The Paying Guests by Sarah Waters

Another British recommendation from Prairie Mouse, in which a mother and daughter make a living after World War II in humiliating fashion (for them) by housing strangers in their home. Hijinks ensue when the daughter falls in lust with the wife of one of the paying guests.

West of Sunset by Stewart O’Nan

One of America’s greatest novelists lands on Prairie Dog’s Reading List for the third time. Having burrowed into the hearts and minds of cops, veterans, teen-agers, middle-aged married couples, elderly widows, and fastfood workers, O’Nan turns his  keen attention to more glamorous figures, with equally astonishing results. The imagined lives of Scott and Zelda Fitzgerald in their post-Gatsby years are as rich in detail as any biography, and as emotional and deeply felt as Fitzgerald’s finest fiction.

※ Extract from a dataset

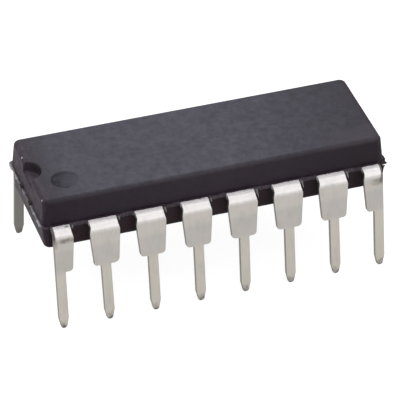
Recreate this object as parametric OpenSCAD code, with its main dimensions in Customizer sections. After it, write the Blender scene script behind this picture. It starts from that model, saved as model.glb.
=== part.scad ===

You Too Can Have a Body Like Mine by Alexandra Kleeman

Dark and silly, much like most of our day-to-day lives. You might find yourself identifying uncomfortably with the main characters (named A, B, and C) as they navigate an American landscape strangely obsessed with bodies, especially those of women.

Between the World and Me by Ta-Nehisi Coates

Paying homage to James Baldwin, to whom he’s often compared, and describing the mind-blowing impact of Howard University on his view of black history and culture, Coates writes with beauty and artfulness.  But the power of this book lies in its unsparing anger at the country where, as Malcolm X said, “If you’re black, you’re born in jail.”